• TASK DETAILS: What follows is a listing. Return every line of it exactly.

• COLLECTED MATERIAL:
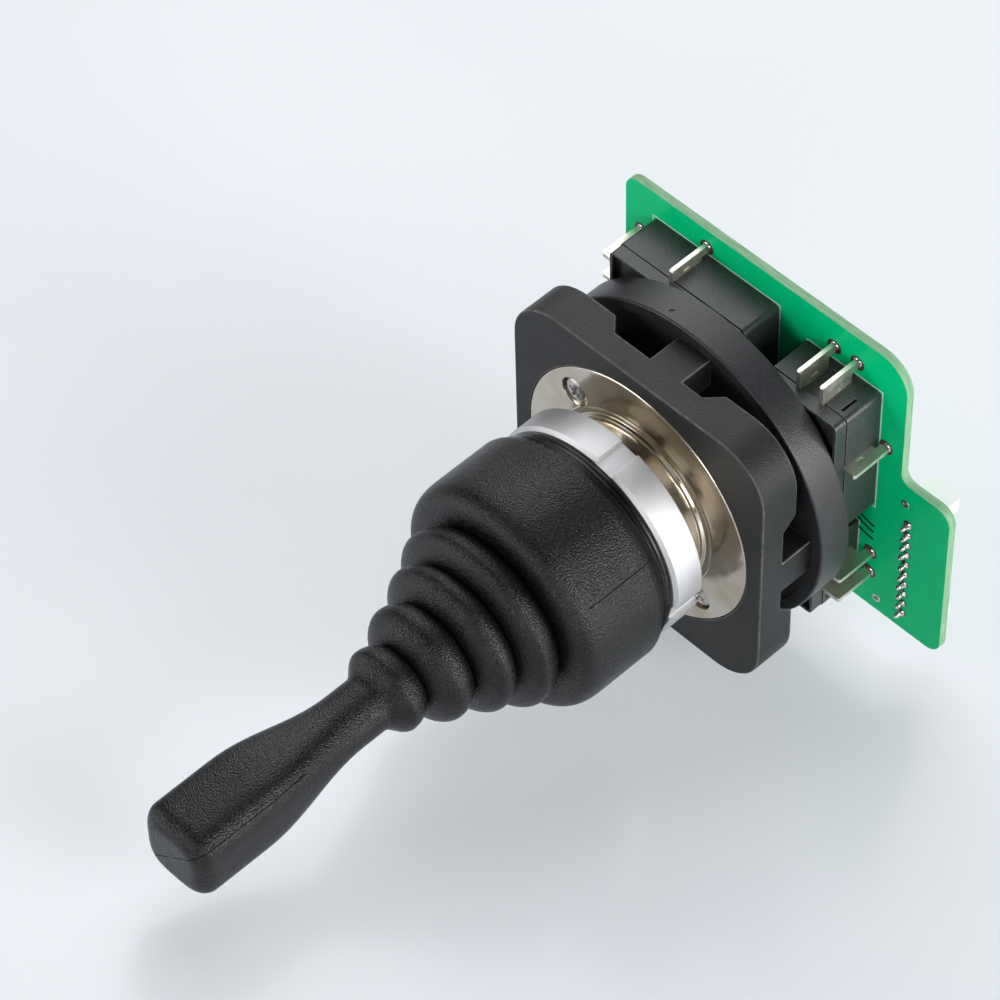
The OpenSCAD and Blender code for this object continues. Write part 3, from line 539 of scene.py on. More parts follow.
RUBBER = moulded_rubber()
BLOCK_PLASTIC = moulded_plastic(
    "block plastic", (0.008, 0.0085, 0.0095), (0.30, 0.285, 0.26),
    rough=0.40, shine=0.36, grain_mm=0.30, depth=0.13, edge=0.4)
DISC_PLASTIC = moulded_plastic(
    "disc plastic", (0.015, 0.0155, 0.0175), (0.09, 0.09, 0.09),
    rough=0.38, shine=0.42, grain_mm=0.30, depth=0.05, edge=0.25)
SWITCH_PLASTIC = moulded_plastic(
    "switch plastic", (0.026, 0.028, 0.030), (0.18, 0.18, 0.18),
    rough=0.34, shine=0.5, grain_mm=0.36, depth=0.03, edge=0.22)
NICKEL = plated_nickel()
ALUMINIUM = turned_aluminium()
SCREW_STEEL = bright_metal(
    "screw steel", (0.70, 0.68, 0.65), (0.42, 0.40, 0.37), 0.22, spot_mm=0.7)
BLADE_NICKEL = bright_metal(
    "blade nickel", (0.86, 0.83, 0.74), (0.74, 0.71, 0.60), 0.42, spot_mm=1.6, depth=0.004)
SOLDER = bright_metal(
    "solder", (0.66, 0.66, 0.67), (0.40, 0.37, 0.35), 0.16, spot_mm=0.7, depth=0.03)
PIN_TIN = bright_metal("pin tin", (0.72, 0.68, 0.55), (0.52, 0.46, 0.34), 0.25)
SPRING_STEEL = bright_metal(
    "spring steel", (0.50, 0.50, 0.52), (0.30, 0.29, 0.30), 0.30, spot_mm=1.0)
PIN_STEEL = bright_metal(
    "ground steel", (0.62, 0.62, 0.64), (0.46, 0.46, 0.47), 0.20, spot_mm=1.4, depth=0.004)
GIMBAL_STEEL = bright_metal(
    "gimbal steel", (0.55, 0.53, 0.50), (0.36, 0.34, 0.31), 0.34, spot_mm=1.1)
MASK = solder_mask()
BOARD_EDGE = board_edge_finish()
FLUX = brown_flux()
TRACK = moulded_plastic(
    "track under lacquer", (0.0, 0.045, 0.02), (0.0, 0.09, 0.04),
    rough=0.3, shine=0.1, grain_mm=0.5, depth=0.004, edge=0.05)
SILK = pale_plastic("printed white", (0.78, 0.82, 0.78), (0.66, 0.72, 0.66), 0.6)
WHITE = pale_plastic("white connector", (0.93, 0.93, 0.92), (0.89, 0.89, 0.89), 0.42, milky=0.0)
ACTUATOR_PLASTIC = pale_plastic("natural acetal", (0.72, 0.70, 0.62), (0.64, 0.62, 0.54), 0.38)
PLUNGER_PLASTIC = pale_plastic("red plunger", (0.45, 0.05, 0.035), (0.36, 0.035, 0.025), 0.35)


# ---- Sizes in mm, as in the part's source, except that GRIP_FULL is 2 mm higher ----

BLOCK_SIDE, BLOCK_CORNER, PLATE_T, SKIRT_DEPTH, SKIRT_T = 55, 9.5, 4.9, 7.6, 4
NOTCH_HALF, NOTCH_LEAN = 9.5, 2.5
FOOT_DEPTH, FOOT_FROM, FOOT_TO = 6, -5.1, 1.9
FLANGE_R, FLANGE_T, NECK_R, NECK_BORE, NECK_TOP = 24.2, 2.5, 15, 12.6, 9.8
SCREW_RING_R, SCREW_TURNS, SCREW_HOLE_R, COUNTERBORE = 19.6, (-45, 135), 1.55, 1.4
RING_R, RING_LOW, RING_HIGH, SEAT_R = 19.9, 5.3, 11.25, 18.3
BOOT_SPLIT, FOLDS_TOP = 32.2, 59.67
GRIP_LOW, GRIP_NECK, GRIP_FULL, GRIP_TOP = 59.7, 64.0, 86.0, 99.8
DISC_FLOOR, DISC_BOTTOM, DISC_R, DISC_RIM_TOP, WELL_R = -11.5, -17.45, 30.4, -10.96, 10.0
PIVOT = -15.5
BOARD_TOP, BOARD_LOW = -27.75, -29.35
SWITCH_TURNS = (-90, 180, 90, 0)
SWITCH_OUT, SWITCH_IN, SWITCH_END, SWITCH_FAR = 26.46, 10.56, 23.4, 23.4 - 27.8
COVER_SPLIT, PLUNGER_Z, PLUNGER_R = -19.95, DISC_BOTTOM - 5.15, 1.55
PEG_R, PEG_HOLE_R = 1.5, 1.55
PEG_PLACES = ((13.36, SWITCH_END - 2.8), (23.66, SWITCH_FAR + 2.8))
BLADE_T, BLADE_TOP, BLADE_FOOT, BLADE_TIP = 0.8, -19.5, -26.15, -30.55
END_BLADE_IN, BLADE_PITCH, END_BLADE_OUT = 4.96, 4.9, 3.7
SIDE_BLADE_IN, SIDE_BLADE_OUT = 11.4, 2.4
BLADE_MID, PIN_HALF = BLADE_T / 2, 0.85
PIN_PLACES = (  # x, y and how the pin is turned, on the switch of the +X side
    (SWITCH_OUT - 5.36, SWITCH_END + END_BLADE_OUT - PIN_HALF, 90),
    (SWITCH_OUT - 10.26, SWITCH_END + END_BLADE_OUT - PIN_HALF, 90),
    (SWITCH_OUT + SIDE_BLADE_OUT - PIN_HALF, SWITCH_END - 11.8, 0))
POST_PLACES = [(-33.7, 3.03 + 2.5 * i) for i in range(10)]
VIA_PLACES, VIA_R = ((-32.8, -1.5), (-28.2, 26.6)), 0.42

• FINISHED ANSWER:
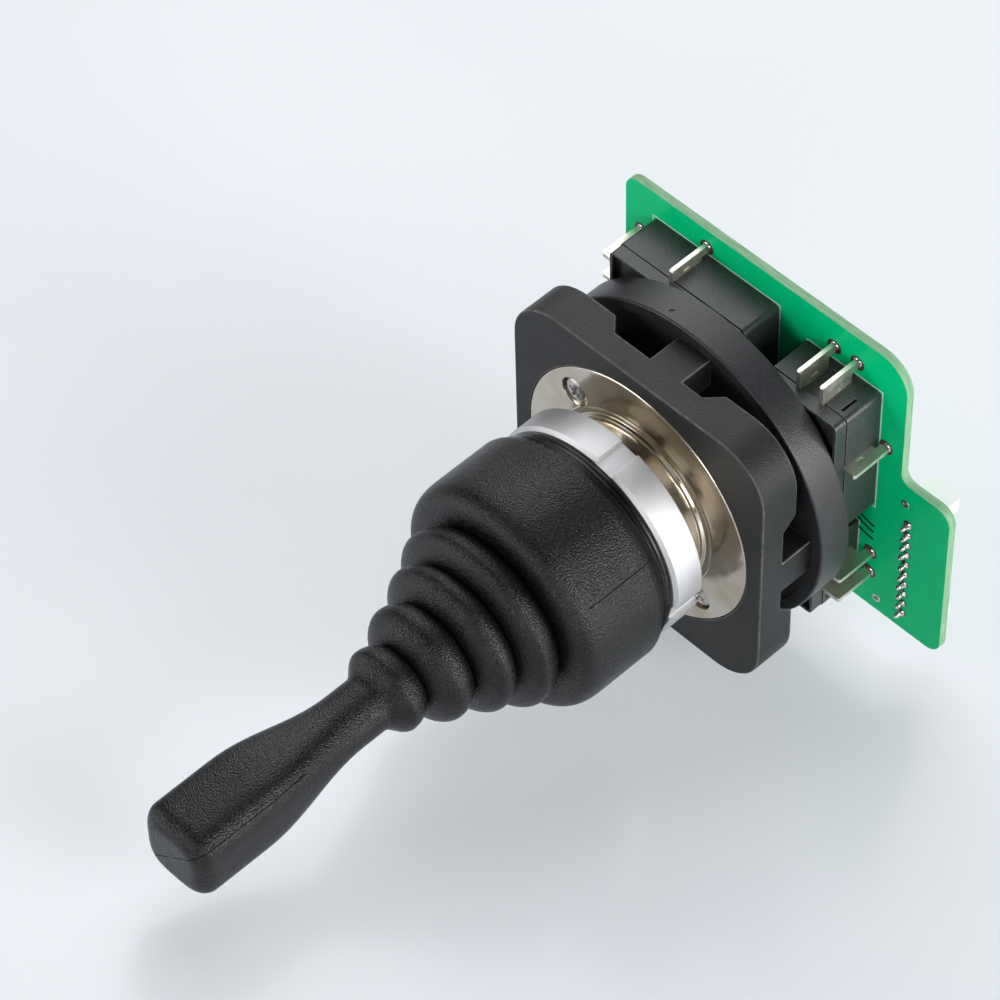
The OpenSCAD and Blender code for this object continues. Write part 3, from line 539 of scene.py on. More parts follow.
RUBBER = moulded_rubber()
BLOCK_PLASTIC = moulded_plastic(
    "block plastic", (0.008, 0.0085, 0.0095), (0.30, 0.285, 0.26),
    rough=0.40, shine=0.36, grain_mm=0.30, depth=0.13, edge=0.4)
DISC_PLASTIC = moulded_plastic(
    "disc plastic", (0.015, 0.0155, 0.0175), (0.09, 0.09, 0.09),
    rough=0.38, shine=0.42, grain_mm=0.30, depth=0.05, edge=0.25)
SWITCH_PLASTIC = moulded_plastic(
    "switch plastic", (0.026, 0.028, 0.030), (0.18, 0.18, 0.18),
    rough=0.34, shine=0.5, grain_mm=0.36, depth=0.03, edge=0.22)
NICKEL = plated_nickel()
ALUMINIUM = turned_aluminium()
SCREW_STEEL = bright_metal(
    "screw steel", (0.70, 0.68, 0.65), (0.42, 0.40, 0.37), 0.22, spot_mm=0.7)
BLADE_NICKEL = bright_metal(
    "blade nickel", (0.86, 0.83, 0.74), (0.74, 0.71, 0.60), 0.42, spot_mm=1.6, depth=0.004)
SOLDER = bright_metal(
    "solder", (0.66, 0.66, 0.67), (0.40, 0.37, 0.35), 0.16, spot_mm=0.7, depth=0.03)
PIN_TIN = bright_metal("pin tin", (0.72, 0.68, 0.55), (0.52, 0.46, 0.34), 0.25)
SPRING_STEEL = bright_metal(
    "spring steel", (0.50, 0.50, 0.52), (0.30, 0.29, 0.30), 0.30, spot_mm=1.0)
PIN_STEEL = bright_metal(
    "ground steel", (0.62, 0.62, 0.64), (0.46, 0.46, 0.47), 0.20, spot_mm=1.4, depth=0.004)
GIMBAL_STEEL = bright_metal(
    "gimbal steel", (0.55, 0.53, 0.50), (0.36, 0.34, 0.31), 0.34, spot_mm=1.1)
MASK = solder_mask()
BOARD_EDGE = board_edge_finish()
FLUX = brown_flux()
TRACK = moulded_plastic(
    "track under lacquer", (0.0, 0.045, 0.02), (0.0, 0.09, 0.04),
    rough=0.3, shine=0.1, grain_mm=0.5, depth=0.004, edge=0.05)
SILK = pale_plastic("printed white", (0.78, 0.82, 0.78), (0.66, 0.72, 0.66), 0.6)
WHITE = pale_plastic("white connector", (0.93, 0.93, 0.92), (0.89, 0.89, 0.89), 0.42, milky=0.0)
ACTUATOR_PLASTIC = pale_plastic("natural acetal", (0.72, 0.70, 0.62), (0.64, 0.62, 0.54), 0.38)
PLUNGER_PLASTIC = pale_plastic("red plunger", (0.45, 0.05, 0.035), (0.36, 0.035, 0.025), 0.35)


# ---- Sizes in mm, as in the part's source, except that GRIP_FULL is 2 mm higher ----

BLOCK_SIDE, BLOCK_CORNER, PLATE_T, SKIRT_DEPTH, SKIRT_T = 55, 9.5, 4.9, 7.6, 4
NOTCH_HALF, NOTCH_LEAN = 9.5, 2.5
FOOT_DEPTH, FOOT_FROM, FOOT_TO = 6, -5.1, 1.9
FLANGE_R, FLANGE_T, NECK_R, NECK_BORE, NECK_TOP = 24.2, 2.5, 15, 12.6, 9.8
SCREW_RING_R, SCREW_TURNS, SCREW_HOLE_R, COUNTERBORE = 19.6, (-45, 135), 1.55, 1.4
RING_R, RING_LOW, RING_HIGH, SEAT_R = 19.9, 5.3, 11.25, 18.3
BOOT_SPLIT, FOLDS_TOP = 32.2, 59.67
GRIP_LOW, GRIP_NECK, GRIP_FULL, GRIP_TOP = 59.7, 64.0, 86.0, 99.8
DISC_FLOOR, DISC_BOTTOM, DISC_R, DISC_RIM_TOP, WELL_R = -11.5, -17.45, 30.4, -10.96, 10.0
PIVOT = -15.5
BOARD_TOP, BOARD_LOW = -27.75, -29.35
SWITCH_TURNS = (-90, 180, 90, 0)
SWITCH_OUT, SWITCH_IN, SWITCH_END, SWITCH_FAR = 26.46, 10.56, 23.4, 23.4 - 27.8
COVER_SPLIT, PLUNGER_Z, PLUNGER_R = -19.95, DISC_BOTTOM - 5.15, 1.55
PEG_R, PEG_HOLE_R = 1.5, 1.55
PEG_PLACES = ((13.36, SWITCH_END - 2.8), (23.66, SWITCH_FAR + 2.8))
BLADE_T, BLADE_TOP, BLADE_FOOT, BLADE_TIP = 0.8, -19.5, -26.15, -30.55
END_BLADE_IN, BLADE_PITCH, END_BLADE_OUT = 4.96, 4.9, 3.7
SIDE_BLADE_IN, SIDE_BLADE_OUT = 11.4, 2.4
BLADE_MID, PIN_HALF = BLADE_T / 2, 0.85
PIN_PLACES = (  # x, y and how the pin is turned, on the switch of the +X side
    (SWITCH_OUT - 5.36, SWITCH_END + END_BLADE_OUT - PIN_HALF, 90),
    (SWITCH_OUT - 10.26, SWITCH_END + END_BLADE_OUT - PIN_HALF, 90),
    (SWITCH_OUT + SIDE_BLADE_OUT - PIN_HALF, SWITCH_END - 11.8, 0))
POST_PLACES = [(-33.7, 3.03 + 2.5 * i) for i in range(10)]
VIA_PLACES, VIA_R = ((-32.8, -1.5), (-28.2, 26.6)), 0.42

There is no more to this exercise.